Has anybody considered using LLM's to reverse engineer legacy (mainframe) code to generate documentation? Github copilot is quite good at providing low-level documentation, but we would love to take a large volume of mainframe code and generate the requirements/technical designs directly from the code. IE What business processes/designs are embedded in the code? My limited experimentation and research tells me I am being overly optimistic, but understanding legacy code is alas not an unusual requirement. So I would love to get insights from my peers.
Sort by:
Any updates on this? Have you tried anything yet? I am doing similar research but haven't gotten very useful results yet.
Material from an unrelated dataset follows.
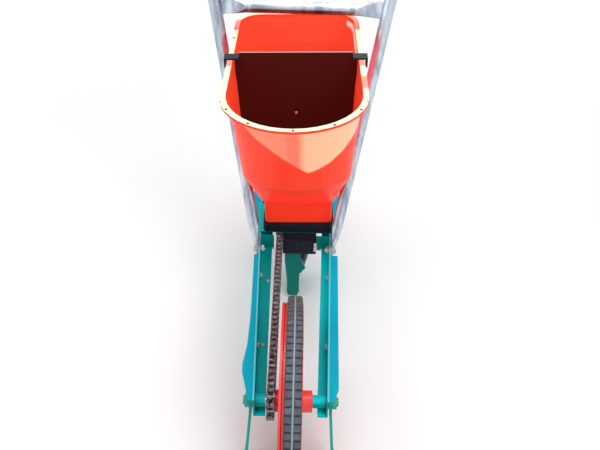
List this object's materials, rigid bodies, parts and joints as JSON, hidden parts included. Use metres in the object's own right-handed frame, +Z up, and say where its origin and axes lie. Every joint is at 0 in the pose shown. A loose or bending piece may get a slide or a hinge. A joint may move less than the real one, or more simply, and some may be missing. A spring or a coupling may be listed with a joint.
{
  "type": "seed drill",
  "caption": "Hand-pushed single-row seed drill: level frame, chain-driven metering unit, tall open hopper with lift-out divider, furrow opener, press wheel, push handles and stand legs",
  "frame": {"origin": "on the ground under the middle of the machine's overall length and width", "axes": "X across the machine, Y to the rear towards the handle grips, Z up"},
  "size_m": [0.447, 0.9848, 0.9572],
  "materials": {
    "frame_paint": "satin teal paint on folded steel, worn at the edges",
    "zinc_steel": "zinc-plated fasteners and axles",
    "hopper_plastic": "glossy orange-red moulded plastic",
    "divider_plastic": "very dark maroon plastic sheet",
    "black_plastic": "black moulded plastic",
    "chain_steel": "oiled dark steel",
    "grey_plastic": "dark grey plastic",
    "galvanised": "bright galvanised tube",
    "grip_rubber": "black rubber",
    "tyre_rubber": "dusty grey rubber",
    "wheel_paint": "red paint"
  },
  "bodies": {
    "frame": {"rail_left": "frame_paint", "rail_right": "frame_paint", "cross_plate": "frame_paint", "deck_plate": "frame_paint", "front_axle": "zinc_steel", "hopper": "hopper_plastic", "meter_base": "black_plastic", "meter_housing": "black_plastic", "chain": "chain_steel", "opener_shank": "frame_paint", "opener_shoe": "frame_paint", "seed_tube": "grey_plastic", "handle_left": "galvanised", "handle_right": "galvanised", "handle_bolts": "zinc_steel", "crossbar": "galvanised", "grip_left": "grip_rubber", "grip_right": "grip_rubber", "rear_fork": "frame_paint", "rear_axle": "zinc_steel"},
    "front_wheel": {"front_tyre": "tyre_rubber", "front_disc": "wheel_paint", "front_hub": "wheel_paint", "front_sprocket": "chain_steel"},
    "meter_drive": {"meter_shaft": "chain_steel", "meter_sprocket": "chain_steel"},
    "press_wheel": {"press_tyre": "tyre_rubber", "press_disc": "wheel_paint"},
    "partition": {"divider": "divider_plastic", "divider_hooks": "black_plastic"},
    "leg_left": {"stand_left": "frame_paint"},
    "leg_right": {"stand_right": "frame_paint"}
  },
  "joints": [
    {"name": "front_wheel_spin", "type": "hinge", "parent": "frame", "child": "front_wheel", "pos_m": [0.003, -0.31235, 0.18], "axis": [1, 0, 0], "continuous": true},
    {"name": "meter_spin", "type": "hinge", "parent": "frame", "child": "meter_drive", "pos_m": [0, 0.13065, 0.172], "axis": [1, 0, 0], "continuous": true},
    {"name": "press_wheel_spin", "type": "hinge", "parent": "frame", "child": "press_wheel", "pos_m": [0, 0.35063, 0.105], "axis": [1, 0, 0], "continuous": true},
    {"name": "partition_lift", "type": "slide", "parent": "frame", "child": "partition", "axis": [-0.0349, 0, 0.9994], "range_m": [0, 0.25]},
    {"name": "leg_left_swing", "type": "hinge", "parent": "frame", "child": "leg_left", "pos_m": [-0.0685, -0.31235, 0.18], "axis": [1, 0, 0], "range_deg": [-95, 0]},
    {"name": "leg_right_swing", "type": "hinge", "parent": "frame", "child": "leg_right", "pos_m": [0.0685, -0.31235, 0.18], "axis": [1, 0, 0], "range_deg": [-95, 0]}
  ],
  "couplings": [
    {"joint": "meter_spin", "follows": "front_wheel_spin", "ratio": 1.4}
  ]
}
IBM Watsonx Code Assistant for Z has capability to generate documentation and/or transform COBOL to Java on Z. https://www.ibm.com/products/watsonx-code-assistant-z
We worked with IBM last year to document a legacy PHP application using a combination of LLM (I think we settled on Llama in the end after testing quite a few) and traditional software documentation tools. The output was a HTML based wiki which was a very helpful as we want to rearchitect but so much of the business logic was buried in thousands of lines of code. At that time GitHub copilot was still in its infancy and wasn't the right tool for our task but if your code is in GitHub it's the first option to consider. One of the challenges with this approach is that it can take a lot of effort (and a good data scientist) to set this up for a point in time snapshot of your code base and ideally you would want the documentation to be updated every time you push a code release. I'd be interested to see if GitHub copilot addresses the lifecycle maintenance challenges of documenting legacy code too.
I believe it is possible, using market LLM models may not perform as expected, I would recommend funetune your own LLM modules using small specialized LLM (see StarCoder: A State-of-the-Art LLM for Code (huggingface.co)) or Mixtral (huggingface.co). or if you do not have a capacity, and because it is a mainframe code may be see Watson from IBM, they should have solutions to your needs.
we are searching for something similar. We found some vendor that tried to realize tool to relize documentation with AI/LLM solutions, and also system integrator that made valuable tool for their migration project, that they are extending as standalone product. But so far we are evaluating solutions to realize a PoC.